[Data to use]:
□ □ □ □ □ □ □

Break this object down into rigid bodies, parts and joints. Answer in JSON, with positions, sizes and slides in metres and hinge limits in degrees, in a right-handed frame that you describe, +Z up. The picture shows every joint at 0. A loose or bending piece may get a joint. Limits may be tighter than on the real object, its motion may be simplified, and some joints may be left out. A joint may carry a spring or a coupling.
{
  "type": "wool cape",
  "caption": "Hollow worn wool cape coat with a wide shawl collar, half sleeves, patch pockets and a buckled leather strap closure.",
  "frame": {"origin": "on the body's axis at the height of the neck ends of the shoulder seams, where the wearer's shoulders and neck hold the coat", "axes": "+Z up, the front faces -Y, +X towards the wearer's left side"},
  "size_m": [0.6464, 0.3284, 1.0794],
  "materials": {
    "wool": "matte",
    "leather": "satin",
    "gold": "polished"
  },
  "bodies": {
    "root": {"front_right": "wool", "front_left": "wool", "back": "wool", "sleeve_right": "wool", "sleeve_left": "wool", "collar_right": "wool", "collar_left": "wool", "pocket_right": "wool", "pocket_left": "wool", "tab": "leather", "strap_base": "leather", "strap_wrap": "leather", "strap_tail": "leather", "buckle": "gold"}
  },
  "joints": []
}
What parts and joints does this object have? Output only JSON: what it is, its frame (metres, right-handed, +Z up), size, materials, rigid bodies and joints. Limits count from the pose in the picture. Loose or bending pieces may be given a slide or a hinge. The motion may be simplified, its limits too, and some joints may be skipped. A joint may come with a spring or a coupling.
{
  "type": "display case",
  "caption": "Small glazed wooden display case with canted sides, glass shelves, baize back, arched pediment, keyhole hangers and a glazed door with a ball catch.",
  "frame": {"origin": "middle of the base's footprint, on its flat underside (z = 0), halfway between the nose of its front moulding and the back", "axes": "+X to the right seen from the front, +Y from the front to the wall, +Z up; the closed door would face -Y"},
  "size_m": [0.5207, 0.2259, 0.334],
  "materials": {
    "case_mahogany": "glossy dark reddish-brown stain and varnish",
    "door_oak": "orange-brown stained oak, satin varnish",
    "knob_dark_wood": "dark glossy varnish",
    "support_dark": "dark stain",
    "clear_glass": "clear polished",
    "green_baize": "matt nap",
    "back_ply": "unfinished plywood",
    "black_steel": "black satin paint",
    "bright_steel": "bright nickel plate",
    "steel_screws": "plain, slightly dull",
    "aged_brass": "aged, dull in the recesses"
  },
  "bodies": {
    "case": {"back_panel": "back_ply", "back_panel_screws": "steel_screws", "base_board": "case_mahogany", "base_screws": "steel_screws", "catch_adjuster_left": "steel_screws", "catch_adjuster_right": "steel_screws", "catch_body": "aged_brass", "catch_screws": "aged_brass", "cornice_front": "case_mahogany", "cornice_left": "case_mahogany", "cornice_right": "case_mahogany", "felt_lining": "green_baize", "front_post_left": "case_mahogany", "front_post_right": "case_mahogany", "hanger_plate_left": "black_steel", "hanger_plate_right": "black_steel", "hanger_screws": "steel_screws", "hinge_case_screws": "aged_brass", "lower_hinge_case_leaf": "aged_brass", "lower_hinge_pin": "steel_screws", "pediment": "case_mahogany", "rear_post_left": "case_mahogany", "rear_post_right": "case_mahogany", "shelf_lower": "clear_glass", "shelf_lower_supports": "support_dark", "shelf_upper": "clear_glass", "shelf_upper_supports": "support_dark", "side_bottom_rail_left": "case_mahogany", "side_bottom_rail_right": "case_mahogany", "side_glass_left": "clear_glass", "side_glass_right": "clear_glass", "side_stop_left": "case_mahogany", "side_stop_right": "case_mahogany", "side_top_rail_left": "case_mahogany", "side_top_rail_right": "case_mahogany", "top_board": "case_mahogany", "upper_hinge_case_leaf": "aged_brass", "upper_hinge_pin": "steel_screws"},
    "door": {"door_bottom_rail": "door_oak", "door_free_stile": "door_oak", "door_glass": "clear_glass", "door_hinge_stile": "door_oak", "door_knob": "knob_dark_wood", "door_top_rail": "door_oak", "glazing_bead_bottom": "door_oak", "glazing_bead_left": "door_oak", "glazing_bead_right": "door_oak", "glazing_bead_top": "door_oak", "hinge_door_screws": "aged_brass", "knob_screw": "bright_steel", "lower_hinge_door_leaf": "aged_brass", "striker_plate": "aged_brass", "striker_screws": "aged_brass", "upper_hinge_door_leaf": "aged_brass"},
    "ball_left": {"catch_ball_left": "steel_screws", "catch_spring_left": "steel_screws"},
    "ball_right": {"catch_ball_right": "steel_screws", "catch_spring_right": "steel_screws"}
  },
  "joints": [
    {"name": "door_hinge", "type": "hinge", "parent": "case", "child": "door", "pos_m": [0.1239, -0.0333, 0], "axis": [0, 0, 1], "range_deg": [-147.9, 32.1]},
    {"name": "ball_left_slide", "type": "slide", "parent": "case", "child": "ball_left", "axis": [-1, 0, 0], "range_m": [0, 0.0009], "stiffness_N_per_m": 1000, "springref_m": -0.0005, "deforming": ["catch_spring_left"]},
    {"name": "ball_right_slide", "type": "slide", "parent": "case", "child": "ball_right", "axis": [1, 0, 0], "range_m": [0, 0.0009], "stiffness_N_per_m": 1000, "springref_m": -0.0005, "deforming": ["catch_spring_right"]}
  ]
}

□ □ □ □ □ □ □

[Directive]: Retype every record above exactly as written.

[Solution]:
Break this object down into rigid bodies, parts and joints. Answer in JSON, with positions, sizes and slides in metres and hinge limits in degrees, in a right-handed frame that you describe, +Z up. The picture shows every joint at 0. A loose or bending piece may get a joint. Limits may be tighter than on the real object, its motion may be simplified, and some joints may be left out. A joint may carry a spring or a coupling.
{
  "type": "wool cape",
  "caption": "Hollow worn wool cape coat with a wide shawl collar, half sleeves, patch pockets and a buckled leather strap closure.",
  "frame": {"origin": "on the body's axis at the height of the neck ends of the shoulder seams, where the wearer's shoulders and neck hold the coat", "axes": "+Z up, the front faces -Y, +X towards the wearer's left side"},
  "size_m": [0.6464, 0.3284, 1.0794],
  "materials": {
    "wool": "matte",
    "leather": "satin",
    "gold": "polished"
  },
  "bodies": {
    "root": {"front_right": "wool", "front_left": "wool", "back": "wool", "sleeve_right": "wool", "sleeve_left": "wool", "collar_right": "wool", "collar_left": "wool", "pocket_right": "wool", "pocket_left": "wool", "tab": "leather", "strap_base": "leather", "strap_wrap": "leather", "strap_tail": "leather", "buckle": "gold"}
  },
  "joints": []
}
What parts and joints does this object have? Output only JSON: what it is, its frame (metres, right-handed, +Z up), size, materials, rigid bodies and joints. Limits count from the pose in the picture. Loose or bending pieces may be given a slide or a hinge. The motion may be simplified, its limits too, and some joints may be skipped. A joint may come with a spring or a coupling.
{
  "type": "display case",
  "caption": "Small glazed wooden display case with canted sides, glass shelves, baize back, arched pediment, keyhole hangers and a glazed door with a ball catch.",
  "frame": {"origin": "middle of the base's footprint, on its flat underside (z = 0), halfway between the nose of its front moulding and the back", "axes": "+X to the right seen from the front, +Y from the front to the wall, +Z up; the closed door would face -Y"},
  "size_m": [0.5207, 0.2259, 0.334],
  "materials": {
    "case_mahogany": "glossy dark reddish-brown stain and varnish",
    "door_oak": "orange-brown stained oak, satin varnish",
    "knob_dark_wood": "dark glossy varnish",
    "support_dark": "dark stain",
    "clear_glass": "clear polished",
    "green_baize": "matt nap",
    "back_ply": "unfinished plywood",
    "black_steel": "black satin paint",
    "bright_steel": "bright nickel plate",
    "steel_screws": "plain, slightly dull",
    "aged_brass": "aged, dull in the recesses"
  },
  "bodies": {
    "case": {"back_panel": "back_ply", "back_panel_screws": "steel_screws", "base_board": "case_mahogany", "base_screws": "steel_screws", "catch_adjuster_left": "steel_screws", "catch_adjuster_right": "steel_screws", "catch_body": "aged_brass", "catch_screws": "aged_brass", "cornice_front": "case_mahogany", "cornice_left": "case_mahogany", "cornice_right": "case_mahogany", "felt_lining": "green_baize", "front_post_left": "case_mahogany", "front_post_right": "case_mahogany", "hanger_plate_left": "black_steel", "hanger_plate_right": "black_steel", "hanger_screws": "steel_screws", "hinge_case_screws": "aged_brass", "lower_hinge_case_leaf": "aged_brass", "lower_hinge_pin": "steel_screws", "pediment": "case_mahogany", "rear_post_left": "case_mahogany", "rear_post_right": "case_mahogany", "shelf_lower": "clear_glass", "shelf_lower_supports": "support_dark", "shelf_upper": "clear_glass", "shelf_upper_supports": "support_dark", "side_bottom_rail_left": "case_mahogany", "side_bottom_rail_right": "case_mahogany", "side_glass_left": "clear_glass", "side_glass_right": "clear_glass", "side_stop_left": "case_mahogany", "side_stop_right": "case_mahogany", "side_top_rail_left": "case_mahogany", "side_top_rail_right": "case_mahogany", "top_board": "case_mahogany", "upper_hinge_case_leaf": "aged_brass", "upper_hinge_pin": "steel_screws"},
    "door": {"door_bottom_rail": "door_oak", "door_free_stile": "door_oak", "door_glass": "clear_glass", "door_hinge_stile": "door_oak", "door_knob": "knob_dark_wood", "door_top_rail": "door_oak", "glazing_bead_bottom": "door_oak", "glazing_bead_left": "door_oak", "glazing_bead_right": "door_oak", "glazing_bead_top": "door_oak", "hinge_door_screws": "aged_brass", "knob_screw": "bright_steel", "lower_hinge_door_leaf": "aged_brass", "striker_plate": "aged_brass", "striker_screws": "aged_brass", "upper_hinge_door_leaf": "aged_brass"},
    "ball_left": {"catch_ball_left": "steel_screws", "catch_spring_left": "steel_screws"},
    "ball_right": {"catch_ball_right": "steel_screws", "catch_spring_right": "steel_screws"}
  },
  "joints": [
    {"name": "door_hinge", "type": "hinge", "parent": "case", "child": "door", "pos_m": [0.1239, -0.0333, 0], "axis": [0, 0, 1], "range_deg": [-147.9, 32.1]},
    {"name": "ball_left_slide", "type": "slide", "parent": "case", "child": "ball_left", "axis": [-1, 0, 0], "range_m": [0, 0.0009], "stiffness_N_per_m": 1000, "springref_m": -0.0005, "deforming": ["catch_spring_left"]},
    {"name": "ball_right_slide", "type": "slide", "parent": "case", "child": "ball_right", "axis": [1, 0, 0], "range_m": [0, 0.0009], "stiffness_N_per_m": 1000, "springref_m": -0.0005, "deforming": ["catch_spring_right"]}
  ]
}